Ce qui est plus étonnant encore, c’est que ce miracle se retrouve partout. Voyez l’Evangile de ce jour. Le personnage important, c’est bien sûr, le Christ crucifié. Mais après lui? Qui vient immédiatement après lui? C’est un brigand, l’un des deux crucifiés avec le Christ. C’est lui, ce pauvre bougre repenti qui nous fait signe vers Dieu. Ça ne vous étonne pas? Moi, je trouve ça étonnant. C'est lui, ce brigand qui apporte un peu d’humanité et d’air frais dans l’ambiance épouvantable de la crucifixion où nous voyons les chefs du peuple ricaner, les soldats se moquer et l’autre malfaiteur injurier Jésus. Il fallait toute la profondeur du regard de Jésus et sa disponibilité, alors qu’il était lui-même dans la plus inconfortable position, supplicié en vue de mourir. Là, suspendu entre ciel et terre, il a eu la liberté intérieure de s’ouvrir à son voisin, dans une attitude de totale dépossession de soi, et de découvrir en lui, au-delà de l’apparence, des traces de lumière : dans un acte de compassion extrême, Jésus a perçu, senti que de tout son cœur et de toute sa chair le malfaiteur, son voisin de supplice, criait vers le Dieu vivant et il l’a déclaré bienheureux.

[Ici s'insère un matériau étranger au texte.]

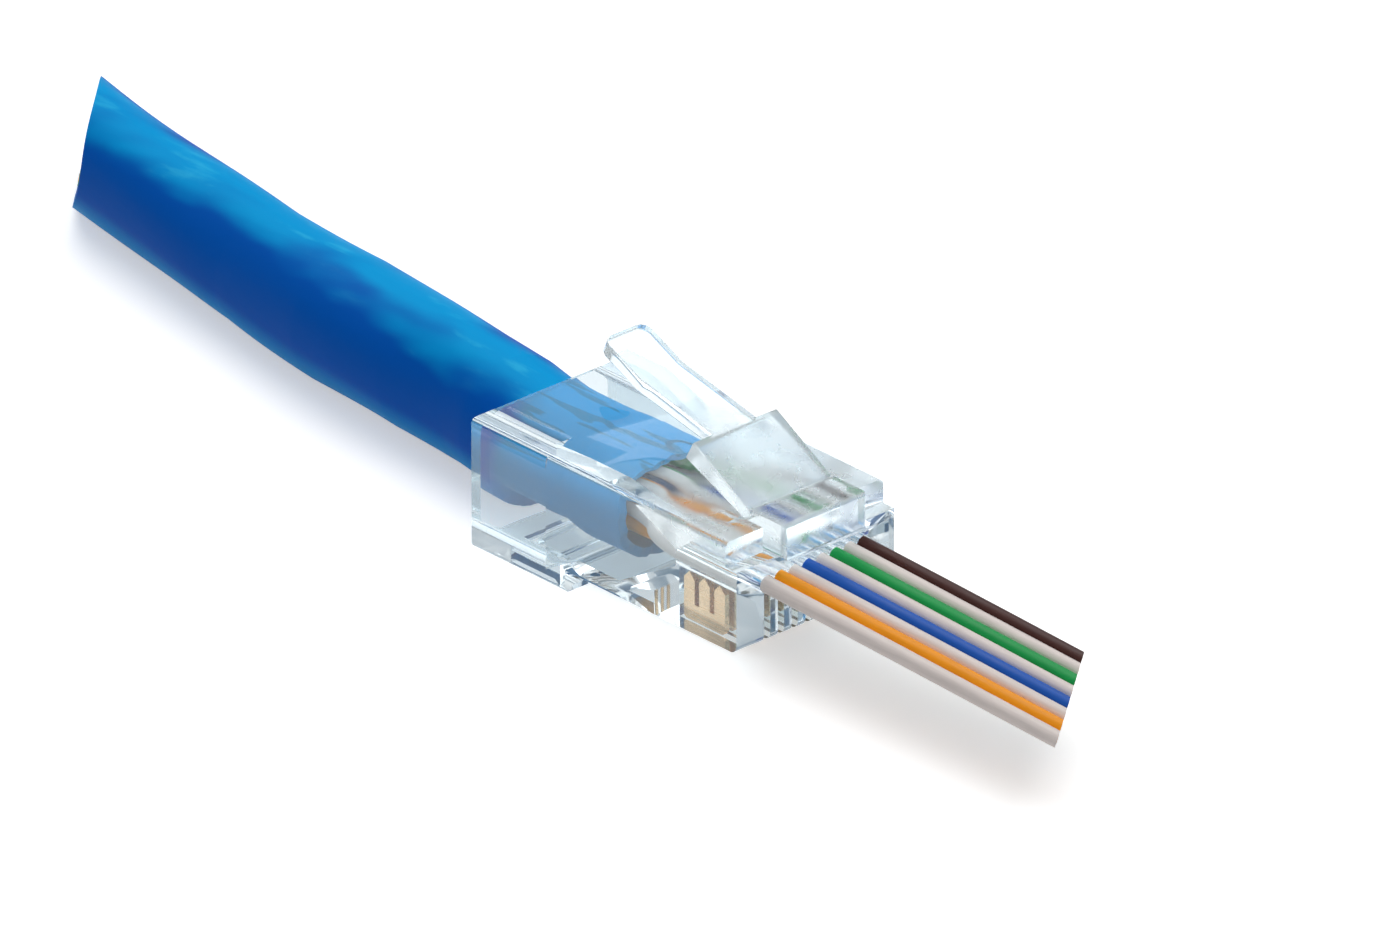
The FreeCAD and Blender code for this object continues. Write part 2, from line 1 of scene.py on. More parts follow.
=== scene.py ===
# %% [markdown]
# A pass-through modular plug on the end of a four-pair cable. The frame that is loaded here
# holds the exact solids of the plug, in metres, with the nose towards +X and the latch
# uppermost. The cells below light it, give every piece its finish, and replace the pieces
# whose real surface is not a plain solid: the two clear mouldings with their softened
# edges, the cable's jacket and its eight conductors.

# %% Load the frame
import math

import bmesh
import bpy
import numpy as np
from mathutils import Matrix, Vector


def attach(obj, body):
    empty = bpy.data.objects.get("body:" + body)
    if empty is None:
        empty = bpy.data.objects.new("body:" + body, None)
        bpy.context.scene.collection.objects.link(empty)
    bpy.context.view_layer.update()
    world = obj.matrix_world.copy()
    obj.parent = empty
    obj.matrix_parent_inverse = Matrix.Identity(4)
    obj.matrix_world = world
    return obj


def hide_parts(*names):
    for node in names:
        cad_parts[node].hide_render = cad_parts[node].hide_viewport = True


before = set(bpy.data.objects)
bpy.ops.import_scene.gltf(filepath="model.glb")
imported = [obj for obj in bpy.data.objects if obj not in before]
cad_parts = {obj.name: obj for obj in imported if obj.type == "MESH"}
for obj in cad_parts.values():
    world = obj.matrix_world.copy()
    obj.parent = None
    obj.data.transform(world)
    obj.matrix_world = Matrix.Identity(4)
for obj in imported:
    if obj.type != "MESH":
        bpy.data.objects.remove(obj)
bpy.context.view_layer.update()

print("CAD nodes:", len(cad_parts))

# %% [markdown]
# Everything on a plug is a few millimetres across, and Blender works in metres. Scaling the
# finished objects would move the patterns on them, so sizes are written in millimetres here
# and turned into metres as they are used.

# %% Millimetres
MM = 0.001


def mm(points):
    """Points given in millimetres, as an array in metres."""
    return np.array(points, float) * MM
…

Oserais-je vous dire enfin qu’au moment où je préparais ces mots que je suis en train de vous dire, quelqu’un a sonné à ma porte, une pauvre fille, française d’origine maghrébine, qui a reconnu devant moi qu'elle était enfoncée dans des dettes énormes. J'ai senti qu'à ce moment-là elle me faisait une confiance absolue. Ceux qui sont capables de dire cela nous précèdent comme aussi ils précèdent Jean-Baptiste dans le royaume de Dieu! Vous comprenez qu’il ne s’agit pas en ce cas d’une façade d’amour. M'est alors venu à l'esprit ce mot de Pavese : “Tu seras aimé, dit-il, le jour où tu pourras montrer ta faiblesse sans que l’autre s’en serve pour affirmer sa force”. Nous touchons là au pur amour.